*WRITTEN TASK:*
Output the full listing word for word.

*SUPPLIED MATERIAL:*
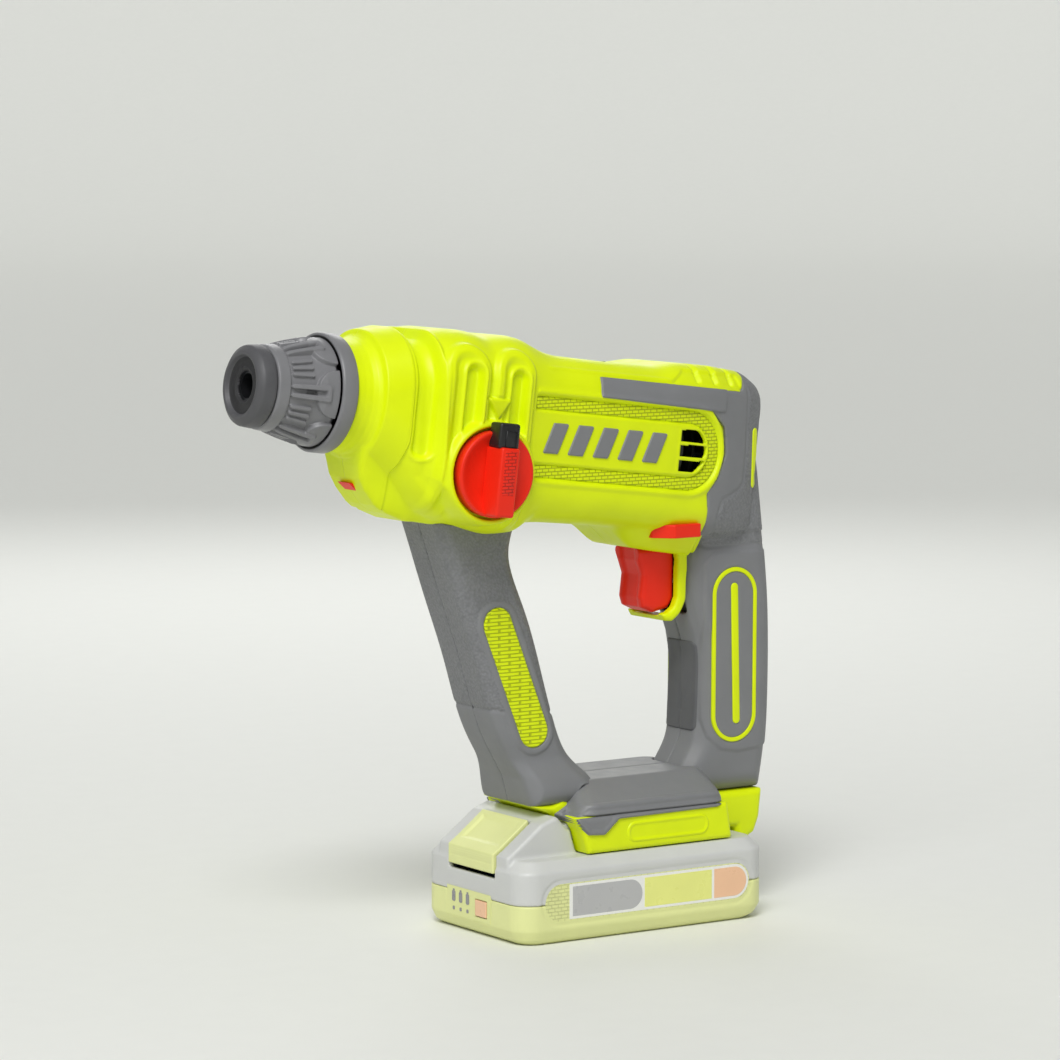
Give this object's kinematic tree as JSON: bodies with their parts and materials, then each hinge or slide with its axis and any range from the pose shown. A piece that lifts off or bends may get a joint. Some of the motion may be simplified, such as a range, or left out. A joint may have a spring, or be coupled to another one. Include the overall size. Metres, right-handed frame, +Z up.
{
  "type": "rotary hammer",
  "caption": "Battery rotary hammer with a tool-locking chuck, mode selector, looped handle and slide-on battery.",
  "frame": {"origin": "centre of the battery's underside, where the tool stands on a bench", "axes": "-X towards the nose of the chuck, +Z up, -Y towards the side with the mode selector; the hammer axis rises 7 degrees towards the nose"},
  "size_m": [0.2519, 0.0841, 0.2502],
  "materials": {
    "lime_plastic": "satin",
    "grey_plastic": "satin",
    "dark_rubber": "matte",
    "sleeve_plastic": "satin",
    "red_plastic": "satin",
    "black_plastic": "satin",
    "battery_grey": "satin",
    "battery_lime": "satin",
    "label_film": "gloss",
    "steel": "machined",
    "dark_steel": "oiled",
    "aluminium": "cast",
    "zinc_screw": "black coated",
    "copper": "enamelled wire",
    "magnet": "ferrite",
    "circuit_board": "solder mask",
    "cell_wrap": "shrink film",
    "nickel": "plated"
  },
  "bodies": {
    "housing": {"housing_left": "lime_plastic", "housing_right": "lime_plastic", "side_panels": "lime_plastic", "top_strips": "grey_plastic", "strut_left": "grey_plastic", "strut_right": "grey_plastic", "strut_pads": "lime_plastic", "handle_left": "grey_plastic", "handle_right": "grey_plastic", "handle_inlays": "lime_plastic", "base_left": "grey_plastic", "base_right": "grey_plastic", "foot_left": "lime_plastic", "foot_right": "lime_plastic", "control_board": "circuit_board", "terminal_block": "black_plastic", "front_bearing": "steel", "gearbox_plate": "aluminium", "motor_bulkhead": "aluminium", "shaft_bearings": "steel", "motor_can": "steel", "motor_magnets": "magnet", "motor_end_bell": "black_plastic", "carbon_brushes": "magnet", "switch_module": "black_plastic", "work_light_lens": "red_plastic", "housing_screws": "zinc_screw"},
    "spindle": {"hammer_spindle": "dark_steel", "spindle_gear": "dark_steel", "chuck_collar": "sleeve_plastic", "dust_cap": "dark_rubber", "locking_balls": "steel", "sleeve_spring": "steel"},
    "sleeve": {"locking_sleeve": "sleeve_plastic"},
    "layshaft": {"layshaft": "dark_steel", "layshaft_gear": "dark_steel", "wobble_drum": "dark_steel"},
    "armature": {"motor_shaft": "steel", "motor_core": "dark_steel", "motor_windings": "copper", "commutator": "copper", "motor_fan": "black_plastic"},
    "wobble": {"wobble_ring": "steel"},
    "piston": {"piston": "aluminium"},
    "striker": {"striker": "steel"},
    "impact_bolt": {"impact_bolt": "steel"},
    "selector": {"selector_knob": "red_plastic"},
    "selector_lock": {"selector_lock_button": "black_plastic"},
    "trigger": {"trigger": "red_plastic", "trigger_spring": "steel"},
    "direction": {"direction_button": "red_plastic"},
    "battery": {"battery_lower_case": "battery_lime", "battery_upper_case": "battery_grey", "charge_panel": "battery_lime", "battery_labels": "label_film", "battery_cells": "cell_wrap", "battery_board": "circuit_board", "battery_contacts": "nickel"},
    "latch": {"battery_latch": "battery_lime"},
    "charge": {"charge_button": "red_plastic"}
  },
  "joints": [
    {"name": "chuck_spin", "type": "hinge", "parent": "housing", "child": "spindle", "pos_m": [0, 0, 0.2088], "axis": [0.9925, 0, -0.1219], "continuous": true},
    {"name": "layshaft_spin", "type": "hinge", "parent": "housing", "child": "layshaft", "pos_m": [-0.00293, 0, 0.18498], "axis": [0.9925, 0, -0.1219], "continuous": true},
    {"name": "motor_spin", "type": "hinge", "parent": "housing", "child": "armature", "pos_m": [-0.00122, 0, 0.19887], "axis": [0.9925, 0, -0.1219], "continuous": true},
    {"name": "sleeve_retract", "type": "slide", "parent": "spindle", "child": "sleeve", "axis": [0.9925, 0, -0.1219], "range_m": [0, 0.005], "stiffness_N_per_m": 1500, "springref_m": -0.004, "deforming": ["sleeve_spring"]},
    {"name": "wobble_rock", "type": "hinge", "parent": "housing", "child": "wobble", "pos_m": [-0.06049, 0, 0.19205], "axis": [0, 1, 0], "range_deg": [-10, 10]},
    {"name": "piston_slide", "type": "slide", "parent": "housing", "child": "piston", "axis": [0.9925, 0, -0.1219], "range_m": [-0.0041, 0.0041]},
    {"name": "striker_slide", "type": "slide", "parent": "spindle", "child": "striker", "axis": [-0.9925, 0, 0.1219], "range_m": [0, 0.006]},
    {"name": "impact_bolt_slide", "type": "slide", "parent": "spindle", "child": "impact_bolt", "axis": [-0.9925, 0, 0.1219], "range_m": [0, 0.004]},
    {"name": "selector_turn", "type": "hinge", "parent": "housing", "child": "selector", "pos_m": [-0.07462, 0, 0.19267], "axis": [0, -1, 0], "range_deg": [0, 180]},
    {"name": "selector_lock_press", "type": "slide", "parent": "selector", "child": "selector_lock", "axis": [-0.1219, 0, -0.9925], "range_m": [0, 0.002], "stiffness_N_per_m": 1200, "springref_m": -0.001},
    {"name": "trigger_pull", "type": "slide", "parent": "housing", "child": "trigger", "axis": [1, 0, 0], "range_m": [0, 0.007], "stiffness_N_per_m": 1200, "springref_m": -0.003, "deforming": ["trigger_spring"]},
    {"name": "direction_shift", "type": "slide", "parent": "housing", "child": "direction", "axis": [0, 1, 0], "range_m": [-0.004, 0.004]},
    {"name": "battery_slide", "type": "slide", "parent": "housing", "child": "battery", "axis": [-1, 0, 0], "range_m": [0, 0.125]},
    {"name": "latch_press", "type": "slide", "parent": "battery", "child": "latch", "axis": [0.61, 0, -0.7924], "range_m": [0, 0.0015], "stiffness_N_per_m": 2500, "springref_m": -0.001},
    {"name": "charge_button_press", "type": "slide", "parent": "battery", "child": "charge", "axis": [1, 0, 0], "range_m": [0, 0.0006], "stiffness_N_per_m": 2500, "springref_m": -0.0005}
  ],
  "couplings": [
    {"joint": "layshaft_spin", "follows": "motor_spin", "ratio": -0.34615},
    {"joint": "chuck_spin", "follows": "motor_spin", "ratio": 0.11539},
    {"joint": "wobble_rock", "follows": "piston_slide", "rad_per_m": 41.667}
  ]
}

*RESULT OF THE EXERCISE:*
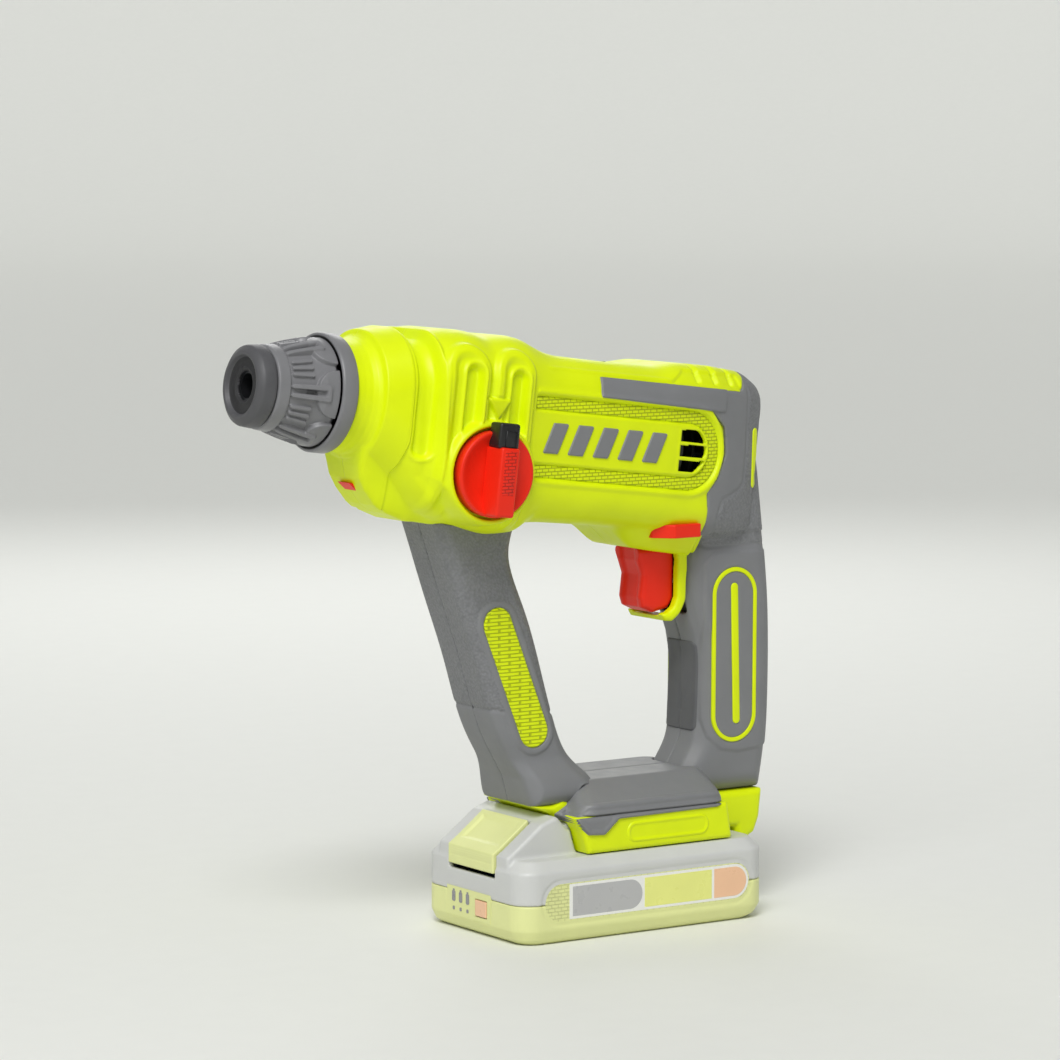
Give this object's kinematic tree as JSON: bodies with their parts and materials, then each hinge or slide with its axis and any range from the pose shown. A piece that lifts off or bends may get a joint. Some of the motion may be simplified, such as a range, or left out. A joint may have a spring, or be coupled to another one. Include the overall size. Metres, right-handed frame, +Z up.
{
  "type": "rotary hammer",
  "caption": "Battery rotary hammer with a tool-locking chuck, mode selector, looped handle and slide-on battery.",
  "frame": {"origin": "centre of the battery's underside, where the tool stands on a bench", "axes": "-X towards the nose of the chuck, +Z up, -Y towards the side with the mode selector; the hammer axis rises 7 degrees towards the nose"},
  "size_m": [0.2519, 0.0841, 0.2502],
  "materials": {
    "lime_plastic": "satin",
    "grey_plastic": "satin",
    "dark_rubber": "matte",
    "sleeve_plastic": "satin",
    "red_plastic": "satin",
    "black_plastic": "satin",
    "battery_grey": "satin",
    "battery_lime": "satin",
    "label_film": "gloss",
    "steel": "machined",
    "dark_steel": "oiled",
    "aluminium": "cast",
    "zinc_screw": "black coated",
    "copper": "enamelled wire",
    "magnet": "ferrite",
    "circuit_board": "solder mask",
    "cell_wrap": "shrink film",
    "nickel": "plated"
  },
  "bodies": {
    "housing": {"housing_left": "lime_plastic", "housing_right": "lime_plastic", "side_panels": "lime_plastic", "top_strips": "grey_plastic", "strut_left": "grey_plastic", "strut_right": "grey_plastic", "strut_pads": "lime_plastic", "handle_left": "grey_plastic", "handle_right": "grey_plastic", "handle_inlays": "lime_plastic", "base_left": "grey_plastic", "base_right": "grey_plastic", "foot_left": "lime_plastic", "foot_right": "lime_plastic", "control_board": "circuit_board", "terminal_block": "black_plastic", "front_bearing": "steel", "gearbox_plate": "aluminium", "motor_bulkhead": "aluminium", "shaft_bearings": "steel", "motor_can": "steel", "motor_magnets": "magnet", "motor_end_bell": "black_plastic", "carbon_brushes": "magnet", "switch_module": "black_plastic", "work_light_lens": "red_plastic", "housing_screws": "zinc_screw"},
    "spindle": {"hammer_spindle": "dark_steel", "spindle_gear": "dark_steel", "chuck_collar": "sleeve_plastic", "dust_cap": "dark_rubber", "locking_balls": "steel", "sleeve_spring": "steel"},
    "sleeve": {"locking_sleeve": "sleeve_plastic"},
    "layshaft": {"layshaft": "dark_steel", "layshaft_gear": "dark_steel", "wobble_drum": "dark_steel"},
    "armature": {"motor_shaft": "steel", "motor_core": "dark_steel", "motor_windings": "copper", "commutator": "copper", "motor_fan": "black_plastic"},
    "wobble": {"wobble_ring": "steel"},
    "piston": {"piston": "aluminium"},
    "striker": {"striker": "steel"},
    "impact_bolt": {"impact_bolt": "steel"},
    "selector": {"selector_knob": "red_plastic"},
    "selector_lock": {"selector_lock_button": "black_plastic"},
    "trigger": {"trigger": "red_plastic", "trigger_spring": "steel"},
    "direction": {"direction_button": "red_plastic"},
    "battery": {"battery_lower_case": "battery_lime", "battery_upper_case": "battery_grey", "charge_panel": "battery_lime", "battery_labels": "label_film", "battery_cells": "cell_wrap", "battery_board": "circuit_board", "battery_contacts": "nickel"},
    "latch": {"battery_latch": "battery_lime"},
    "charge": {"charge_button": "red_plastic"}
  },
  "joints": [
    {"name": "chuck_spin", "type": "hinge", "parent": "housing", "child": "spindle", "pos_m": [0, 0, 0.2088], "axis": [0.9925, 0, -0.1219], "continuous": true},
    {"name": "layshaft_spin", "type": "hinge", "parent": "housing", "child": "layshaft", "pos_m": [-0.00293, 0, 0.18498], "axis": [0.9925, 0, -0.1219], "continuous": true},
    {"name": "motor_spin", "type": "hinge", "parent": "housing", "child": "armature", "pos_m": [-0.00122, 0, 0.19887], "axis": [0.9925, 0, -0.1219], "continuous": true},
    {"name": "sleeve_retract", "type": "slide", "parent": "spindle", "child": "sleeve", "axis": [0.9925, 0, -0.1219], "range_m": [0, 0.005], "stiffness_N_per_m": 1500, "springref_m": -0.004, "deforming": ["sleeve_spring"]},
    {"name": "wobble_rock", "type": "hinge", "parent": "housing", "child": "wobble", "pos_m": [-0.06049, 0, 0.19205], "axis": [0, 1, 0], "range_deg": [-10, 10]},
    {"name": "piston_slide", "type": "slide", "parent": "housing", "child": "piston", "axis": [0.9925, 0, -0.1219], "range_m": [-0.0041, 0.0041]},
    {"name": "striker_slide", "type": "slide", "parent": "spindle", "child": "striker", "axis": [-0.9925, 0, 0.1219], "range_m": [0, 0.006]},
    {"name": "impact_bolt_slide", "type": "slide", "parent": "spindle", "child": "impact_bolt", "axis": [-0.9925, 0, 0.1219], "range_m": [0, 0.004]},
    {"name": "selector_turn", "type": "hinge", "parent": "housing", "child": "selector", "pos_m": [-0.07462, 0, 0.19267], "axis": [0, -1, 0], "range_deg": [0, 180]},
    {"name": "selector_lock_press", "type": "slide", "parent": "selector", "child": "selector_lock", "axis": [-0.1219, 0, -0.9925], "range_m": [0, 0.002], "stiffness_N_per_m": 1200, "springref_m": -0.001},
    {"name": "trigger_pull", "type": "slide", "parent": "housing", "child": "trigger", "axis": [1, 0, 0], "range_m": [0, 0.007], "stiffness_N_per_m": 1200, "springref_m": -0.003, "deforming": ["trigger_spring"]},
    {"name": "direction_shift", "type": "slide", "parent": "housing", "child": "direction", "axis": [0, 1, 0], "range_m": [-0.004, 0.004]},
    {"name": "battery_slide", "type": "slide", "parent": "housing", "child": "battery", "axis": [-1, 0, 0], "range_m": [0, 0.125]},
    {"name": "latch_press", "type": "slide", "parent": "battery", "child": "latch", "axis": [0.61, 0, -0.7924], "range_m": [0, 0.0015], "stiffness_N_per_m": 2500, "springref_m": -0.001},
    {"name": "charge_button_press", "type": "slide", "parent": "battery", "child": "charge", "axis": [1, 0, 0], "range_m": [0, 0.0006], "stiffness_N_per_m": 2500, "springref_m": -0.0005}
  ],
  "couplings": [
    {"joint": "layshaft_spin", "follows": "motor_spin", "ratio": -0.34615},
    {"joint": "chuck_spin", "follows": "motor_spin", "ratio": 0.11539},
    {"joint": "wobble_rock", "follows": "piston_slide", "rad_per_m": 41.667}
  ]
}